Flowers, shrubs, and deciduous trees are lovely as they fill your yard with blooms and colorful leaves throughout the spring, summer, and fall of the year. But, come late fall, when all of the flowers are dying back, and the trees are losing their leaves, there is one star of the landscape that is too often overlooked.

The evergreen plant. If you are looking to add balance and year-round interest to your yard, you need to start adding evergreens to your landscape. Evergreen landscaping brings a whole new texture and interest to your landscape!

Location, Location, Location

In many parts of the United States, winters are long, cold, and dreary. One great way to liven up your landscape for the winter is to install some evergreen plants now.

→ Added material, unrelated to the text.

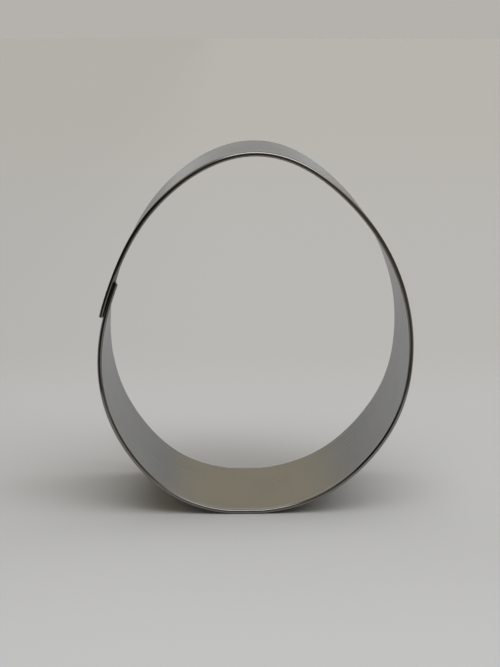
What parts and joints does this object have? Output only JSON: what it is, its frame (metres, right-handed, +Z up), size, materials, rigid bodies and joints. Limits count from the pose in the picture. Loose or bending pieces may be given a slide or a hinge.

While evergreen plants typically lose some of their leaves or needles over time, they will never lose all of their leaves at once. They stay green all year round. Thus the name evergreen. Most evergreen plants have needles instead of leaves because, in general, needles do better in the cold weather than a broadleaf will. It is essential that you first check to make sure that the plant is well suited for your location whenever you begin to consider a plant for your yard.

You must not only think about the plants’ hardiness zone, but you must also consider the soil conditions, the moisture requirements, and the sun or shade requirements of the plant.

Changing Ways

Back in the old days, when everyone purchased plants from the local garden center or simply transplanted some plants from the neighbors’ property, climate zones weren’t an issue. But, today, you can order plants from sources all over the country with a click of your mouse (and a valid credit card, of course). So, when you are browsing the online marketplace for your next evergreen plant for your yard, please be sure to check out the hardiness zone.

Evergreen Favorites:

When old man winter has turned your yard into a dull grey and white, you will undoubtedly welcome the site of your evergreen friends that are still putting on a show for you even during these cold and dreary months.

While there are many evergreens to choose from, below are some evergreen landscaping favorites to consider.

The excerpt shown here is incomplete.